With that, I want to share a video my principal shared with the staff. It is dedicated to Gabbi, a little girl who is also fighting cancer. It'll make you smile. It'll make you feel those bursts of warmth, and it'll make you want to spread that warmth everywhere. Let's dance.


Monday, January 7, 2013

Lots of New...


HAPPY NEW YEAR, everyone! I am relieved and optimistic with the newest addition of Gideon's most recent doctor: Dr. Enow, a Pediatric Gastroenterologist. My hope is that my sweet boy will have relief by the end of the month, or at least be on a path to a more comfortable stomach/intestinal existence. How I love progress!

Our Christmas Break was peaceful and busy at the same time. I adore that dichotomy, since the “busy” is the part when there is a rush to see as many loved ones as possible. And, peace. Well, that part is an absolute blessing. The best part was snuggling under the warmest blanket with my boys in Grand Marais, and watching the snow fall in feathery puffs, like it is in no hurry to join the earth since this will be its lightest and most free moment it'll ever enjoy on earth. It will take its grand entry slowly, and savor the tumble. That is, until Brody forms it into a massive snowball and rips it towards his brother's face. What is it with snow and the need to use it as a combative facial at the ages of 5 and 7? Someone always ends up crying... I made the shoulder-down rule. Sometimes I can be such a drag of a mommy.

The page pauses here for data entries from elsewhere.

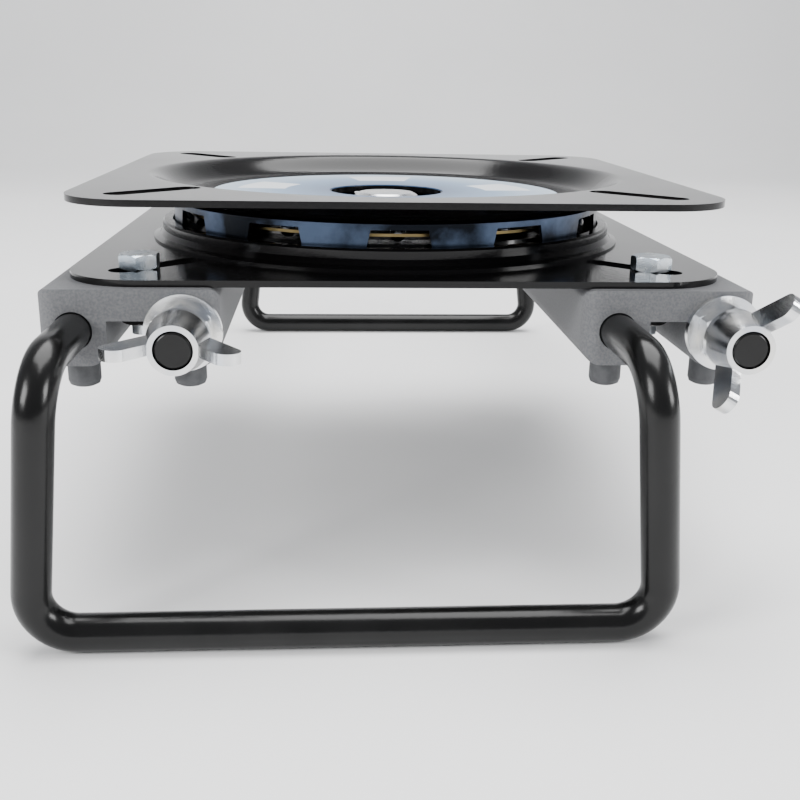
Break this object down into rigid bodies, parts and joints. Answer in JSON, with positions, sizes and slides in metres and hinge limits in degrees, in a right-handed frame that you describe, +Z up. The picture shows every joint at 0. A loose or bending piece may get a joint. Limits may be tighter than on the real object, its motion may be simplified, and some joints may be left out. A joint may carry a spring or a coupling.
{
  "type": "boat seat mount",
  "caption": "clamp-on boat seat mount: a square two-plate swivel on grey moulded blocks, held on a bench by two bent bars drawn together with wing nuts",
  "frame": {"origin": "on the swivel axis, in the plane that the seat sits on", "axes": "+Z up along the swivel axis; +Y from the fixed bar towards the clamp bar, the way the bars run; +X to the right seen from the wing nuts"},
  "size_m": [0.191, 0.3518, 0.1052],
  "materials": {
    "black_plate": "gloss black powder coat",
    "label_film": "printed film",
    "tab_steel": "pressed steel",
    "bearing_steel": "polished",
    "cage_brass": "satin",
    "bright_zinc": "bright zinc plate",
    "moulded_grey": "fine speckled grain",
    "rubber_foot": "matte",
    "black_bar": "satin black powder coat",
    "bolt_zinc": "zinc plate",
    "black_nut": "black oxide"
  },
  "bodies": {
    "base": {"lower_plate": "black_plate", "race_ring": "black_plate", "centre_pivot": "bright_zinc", "left_block": "moulded_grey", "right_block": "moulded_grey", "left_feet": "rubber_foot", "right_feet": "rubber_foot", "fixed_bar": "black_bar", "left_front_washer": "bright_zinc", "right_front_washer": "bright_zinc", "rear_washers": "bright_zinc", "rear_lock_nuts": "bright_zinc", "plate_bolts": "bolt_zinc", "bolt_nuts": "black_nut"},
    "seat_plate": {"upper_plate": "black_plate", "label_disc": "label_film", "retaining_ring": "tab_steel"},
    "cage": {"ball_cage": "cage_brass", "bearing_balls": "bearing_steel"},
    "clamp": {"clamp_bar": "black_bar"},
    "left_nuts": {"left_hex_nut": "bright_zinc", "left_wing_nut": "bright_zinc"},
    "right_nuts": {"right_hex_nut": "bright_zinc", "right_wing_nut": "bright_zinc"}
  },
  "joints": [
    {"name": "seat_swivel", "type": "hinge", "parent": "base", "child": "seat_plate", "pos_m": [0, 0, 0], "axis": [0, 0, 1], "continuous": true},
    {"name": "cage_swivel", "type": "hinge", "parent": "base", "child": "cage", "pos_m": [0, 0, 0], "axis": [0, 0, 1], "continuous": true},
    {"name": "clamp_slide", "type": "slide", "parent": "base", "child": "clamp", "axis": [0, -1, 0], "range_m": [0, 0.1]},
    {"name": "left_wing_turn", "type": "hinge", "parent": "base", "child": "left_nuts", "pos_m": [-0.0565, -0.106, -0.0328], "axis": [0, 1, 0], "range_deg": [0, 22680]},
    {"name": "right_wing_turn", "type": "hinge", "parent": "base", "child": "right_nuts", "pos_m": [0.0845, -0.106, -0.0328], "axis": [0, 1, 0], "range_deg": [0, 22680]}
  ],
  "couplings": [
    {"joint": "cage_swivel", "follows": "seat_swivel", "ratio": 0.5},
    {"joint": "left_wing_turn", "follows": "clamp_slide", "rad_per_m": 3957.9},
    {"joint": "right_wing_turn", "follows": "clamp_slide", "rad_per_m": 3957.9}
  ]
}
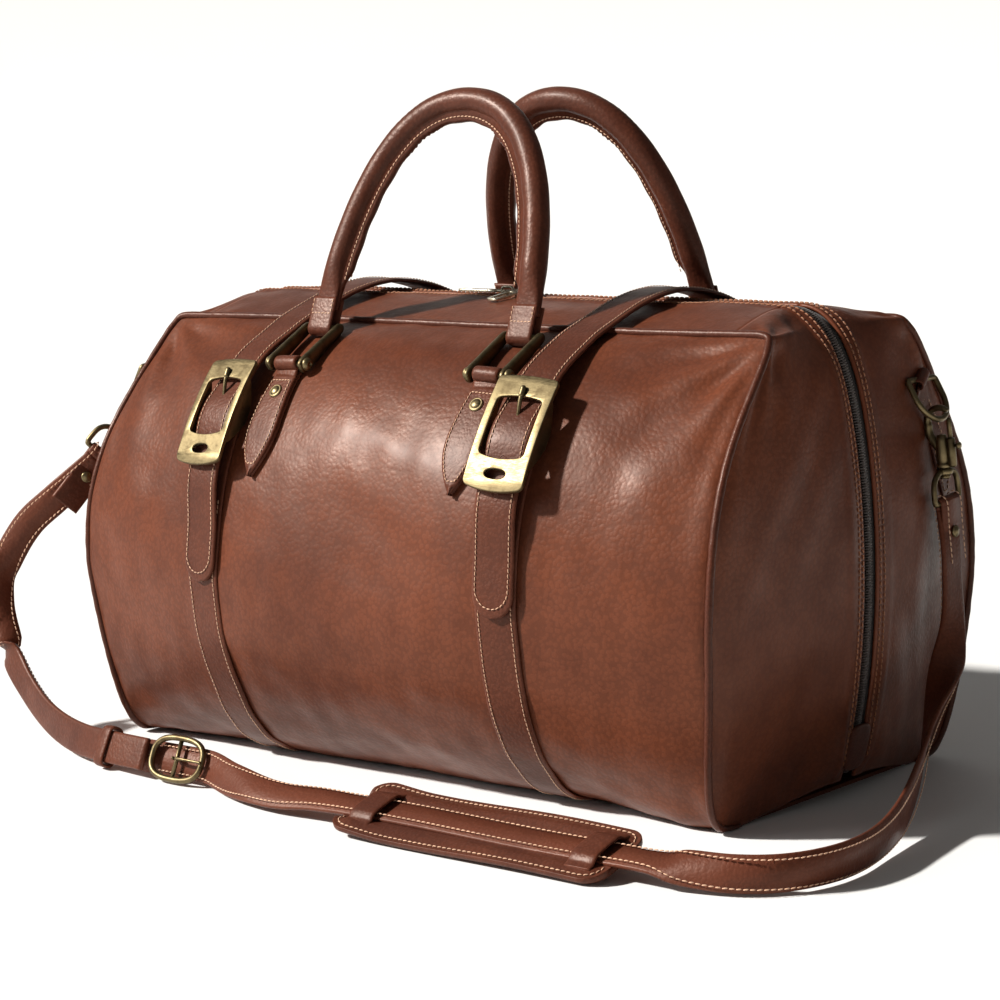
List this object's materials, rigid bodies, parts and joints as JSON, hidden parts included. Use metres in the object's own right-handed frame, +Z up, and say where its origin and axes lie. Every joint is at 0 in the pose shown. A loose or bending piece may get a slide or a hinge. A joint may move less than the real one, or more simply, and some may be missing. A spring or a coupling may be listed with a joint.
{
  "type": "weekender bag",
  "caption": "Soft leather weekender bag with two rolled handles, belted closure straps, a zip over the top and ends, and a clip-on shoulder strap.",
  "frame": {"origin": "middle of the base, on the surface that the bag stands on", "axes": "+X along the bag's length, -Y is the front with the buckles, +Z up"},
  "size_m": [0.7365, 0.4547, 0.4536],
  "materials": {
    "body_hide": "semi-gloss pebble grain, reddish brown",
    "strap_hide": "semi-gloss, fine grain, reddish brown",
    "edge_hide": "semi-gloss, smooth over the piping cord",
    "zip_tape": "woven tape, dark brown",
    "zip_coil": "moulded coil, dark brown",
    "lining": "plain woven cotton",
    "board": "pressed fibre board",
    "core": "twisted paper cord",
    "brass": "antique brass, brushed with dark recesses",
    "zip_metal": "pale antique brass, polished"
  },
  "bodies": {
    "root": {"front_panel": "body_hide", "back_panel": "body_hide", "top_strip_front": "body_hide", "top_strip_back": "body_hide", "right_end_front": "body_hide", "right_end_back": "body_hide", "left_end_front": "body_hide", "left_end_back": "body_hide", "base_panel": "body_hide", "zip_end_tabs": "body_hide", "piping_front": "edge_hide", "piping_back": "edge_hide", "zip_tape": "zip_tape", "zip_coil": "zip_coil", "lining": "lining", "base_board": "board", "lower_strap_left": "strap_hide", "lower_strap_right": "strap_hide", "upper_strap_left": "strap_hide", "upper_strap_right": "strap_hide", "anchor_tab_front_left": "strap_hide", "anchor_tab_front_right": "strap_hide", "anchor_tab_back_left": "strap_hide", "anchor_tab_back_right": "strap_hide", "ring_tab_left": "strap_hide", "ring_tab_right": "strap_hide", "shoulder_strap_long": "strap_hide", "shoulder_strap_short": "strap_hide", "strap_keeper": "strap_hide", "buckle_left": "brass", "buckle_right": "brass", "tab_rivets": "brass", "swivel_eye_left": "brass", "swivel_eye_right": "brass", "strap_buckle": "brass", "strap_rivets": "brass"},
    "front_links": {"shackle_front_left": "brass", "shackle_front_right": "brass", "shackle_pins_front": "brass"},
    "back_links": {"shackle_back_left": "brass", "shackle_back_right": "brass", "shackle_pins_back": "brass"},
    "front_handle": {"handle_front": "strap_hide", "handle_core_front": "core"},
    "back_handle": {"handle_back": "strap_hide", "handle_core_back": "core"},
    "left_tongue": {"buckle_tongue_left": "brass"},
    "right_tongue": {"buckle_tongue_right": "brass"},
    "left_ring": {"d_ring_left": "brass"},
    "right_ring": {"d_ring_right": "brass"},
    "left_hook": {"snap_hook_left": "brass"},
    "right_hook": {"snap_hook_right": "brass"},
    "left_bolt": {"snap_bolt_left": "brass"},
    "right_bolt": {"snap_bolt_right": "brass"},
    "left_slider": {"slider_left": "zip_metal"},
    "right_slider": {"slider_right": "zip_metal"},
    "left_puller": {"puller_left": "zip_metal"},
    "right_puller": {"puller_right": "zip_metal"},
    "strap_tongue": {"strap_buckle_tongue": "brass"},
    "pad": {"shoulder_pad": "strap_hide"}
  },
  "joints": [
    {"name": "front_shackle_swing", "type": "hinge", "parent": "root", "child": "front_links", "pos_m": [0, -0.13736, 0.27397], "axis": [1, 0, 0], "range_deg": [0, 45]},
    {"name": "back_shackle_swing", "type": "hinge", "parent": "root", "child": "back_links", "pos_m": [0, 0.13736, 0.27397], "axis": [-1, 0, 0], "range_deg": [0, 45]},
    {"name": "front_handle_tilt", "type": "hinge", "parent": "front_links", "child": "front_handle", "pos_m": [0, -0.10308, 0.29457], "axis": [1, 0, 0], "range_deg": [-12, 120]},
    {"name": "back_handle_tilt", "type": "hinge", "parent": "back_links", "child": "back_handle", "pos_m": [0, 0.10308, 0.29457], "axis": [-1, 0, 0], "range_deg": [-12, 120]},
    {"name": "left_tongue_lift", "type": "hinge", "parent": "root", "child": "left_tongue", "pos_m": [-0.12555, -0.15826, 0.23823], "axis": [0.995, -0.0847, 0.0533], "range_deg": [0, 20]},
    {"name": "right_tongue_lift", "type": "hinge", "parent": "root", "child": "right_tongue", "pos_m": [0.12555, -0.15826, 0.23823], "axis": [0.995, 0.0847, -0.0533], "range_deg": [0, 20]},
    {"name": "left_ring_swing", "type": "hinge", "parent": "root", "child": "left_ring", "pos_m": [-0.26781, -0.08174, 0.26077], "axis": [0, 1, 0], "range_deg": [-5, 5]},
    {"name": "right_ring_swing", "type": "hinge", "parent": "root", "child": "right_ring", "pos_m": [0.26781, 0.08174, 0.26077], "axis": [0, -1, 0], "range_deg": [-5, 5]},
    {"name": "left_hook_swivel", "type": "hinge", "parent": "root", "child": "left_hook", "pos_m": [-0.2823, -0.08174, 0.23566], "axis": [0.3501, 0.5391, 0.766], "range_deg": [-12, 12]},
    {"name": "right_hook_swivel", "type": "hinge", "parent": "root", "child": "right_hook", "pos_m": [0.2823, 0.08174, 0.23366], "axis": [-0.0475, -0.0931, 0.9945], "range_deg": [-12, 12]},
    {"name": "left_bolt_pull", "type": "slide", "parent": "left_hook", "child": "left_bolt", "axis": [-0.3501, -0.5391, -0.766], "range_m": [0, 0.008], "stiffness_N_per_m": 150},
    {"name": "right_bolt_pull", "type": "slide", "parent": "right_hook", "child": "right_bolt", "axis": [0.0475, 0.0931, -0.9945], "range_m": [0, 0.008], "stiffness_N_per_m": 150},
    {"name": "left_slider_run", "type": "slide", "parent": "root", "child": "left_slider", "axis": [-1, 0, 0], "range_m": [0, 0.08]},
    {"name": "right_slider_run", "type": "slide", "parent": "root", "child": "right_slider", "axis": [1, 0, 0], "range_m": [0, 0.08]},
    {"name": "left_puller_flip", "type": "hinge", "parent": "left_slider", "child": "left_puller", "pos_m": [-0.009, 0, 0.3155], "axis": [0, 1, 0], "range_deg": [0, 120]},
    {"name": "right_puller_flip", "type": "hinge", "parent": "right_slider", "child": "right_puller", "pos_m": [0.009, 0, 0.3181], "axis": [-0.9903, 0.1392, 0], "range_deg": [0, 120]},
    {"name": "strap_tongue_lift", "type": "hinge", "parent": "root", "child": "strap_tongue", "pos_m": [-0.118, -0.222, 0.0164], "axis": [0, -0.4067, -0.9135], "range_deg": [0, 30]},
    {"name": "pad_slide", "type": "slide", "parent": "root", "child": "pad", "axis": [1, 0, 0], "range_m": [-0.015, 0.015]}
  ]
}
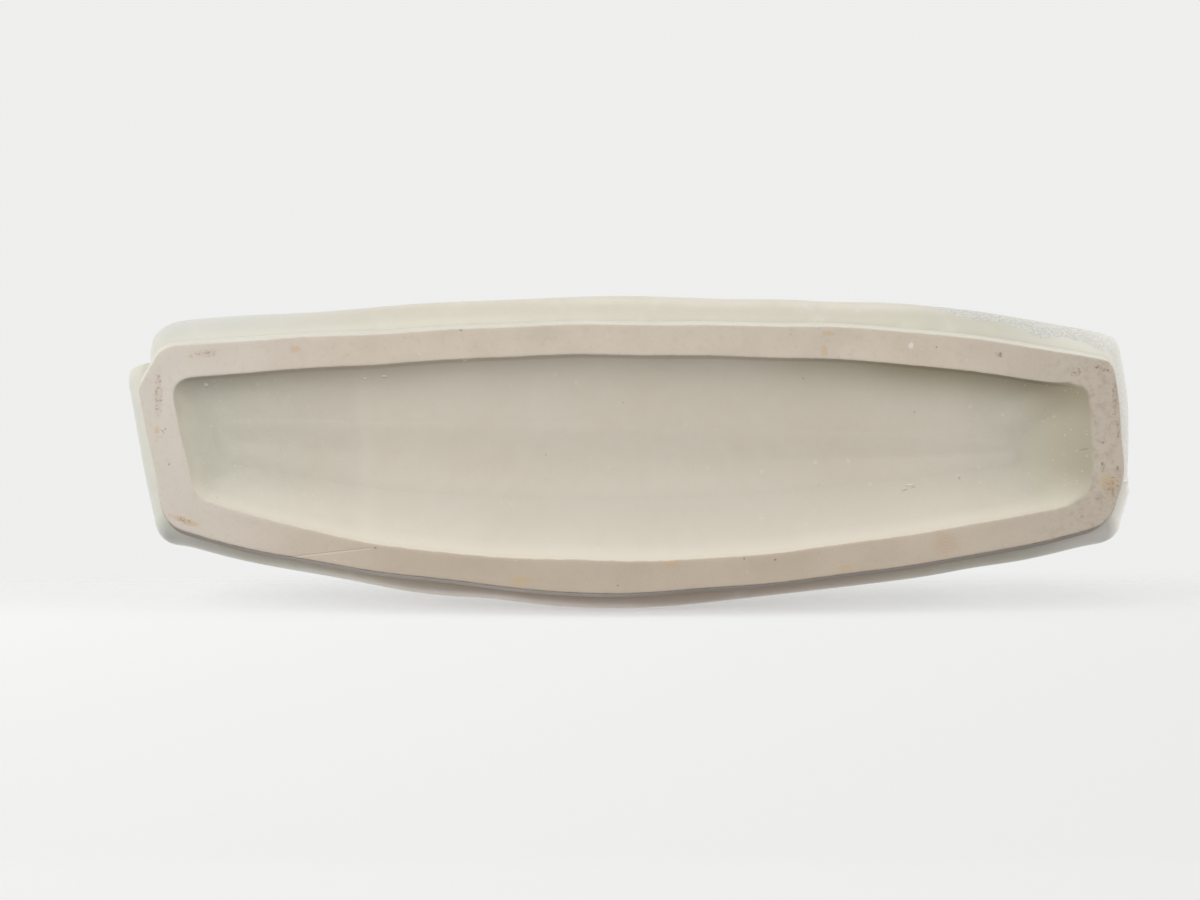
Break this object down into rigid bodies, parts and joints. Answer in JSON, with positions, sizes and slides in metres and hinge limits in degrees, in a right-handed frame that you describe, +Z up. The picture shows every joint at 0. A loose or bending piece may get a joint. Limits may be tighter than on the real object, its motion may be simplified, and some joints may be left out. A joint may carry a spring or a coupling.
{
  "type": "slab vase",
  "caption": "Tall flattened stoneware vase of bent clay slabs lapped at its ends, with a wide open mouth and a low unglazed foot ring round a dished base.",
  "frame": {"origin": "on the table, in the middle of the vase's length and depth", "axes": "+X along the vase's length towards its right end, +Z up, the front wall on -Y"},
  "size_m": [0.266, 0.0846, 0.222],
  "materials": {
    "glaze": "satin, pale ivory with a green-grey cast",
    "bare_clay": "matte, unglazed, pinkish beige"
  },
  "bodies": {
    "root": {"base_slab": "glaze", "front_wall_slab": "glaze", "back_wall_slab": "glaze", "foot_strip_front": "bare_clay", "foot_strip_right": "bare_clay", "foot_strip_back": "bare_clay", "foot_strip_left": "bare_clay", "base_coil_front": "glaze", "base_coil_back": "glaze", "seam_coil_left": "glaze", "seam_coil_right": "glaze"}
  },
  "joints": []
}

It was our time in the snow, that is for sure. While we were snowy cold in the Upper Peninsula, the boys' daddy was in Mexico with his girlfriend, and proposed to her. While I have not met the boys' future step-mommy yet, I know that both Brody and Gideon possess so much love in their hearts and there is always room for more. It is my hope and prayer that future co-parenting with Tom and his new wife will be like that snowfall: calm, peaceful and gentle. I know it is possible and I believe, believe, believe that as long as every situation is viewed through a Godly lens, and one that focuses on the innocence of Brody and Gideon, that calm will prevail. I bought a book tonight on the subject, and plan to read how to maneuver through these newest waters. I know that she treats my boys well, and I know that she will not face any struggles in loving them (but I am partial)! A wise friend told me, “It shouldn't be called a 'step' parent, it should be called a 'bonus' parent.” Bonus love, bonus memories and bonus happiness is what I want for those precious monsters God has given me the gift of mothering. There is a plan for us all!

Tomorrow is spinal chemo for Gideon at 8 am. He will be sedated early-on, and will receive port chemotherapy. Please pray for a working port, a positive attitude for our boy, a smooth injection with minimal side effects. Gideon will be starting his next round of steroids, too. I am hoping they usher in an appetite!

Thank you for the love, prayers and continued open hearts as you think on Gideon. I am wishing all of you a Happy, happy New Year! So are my boys!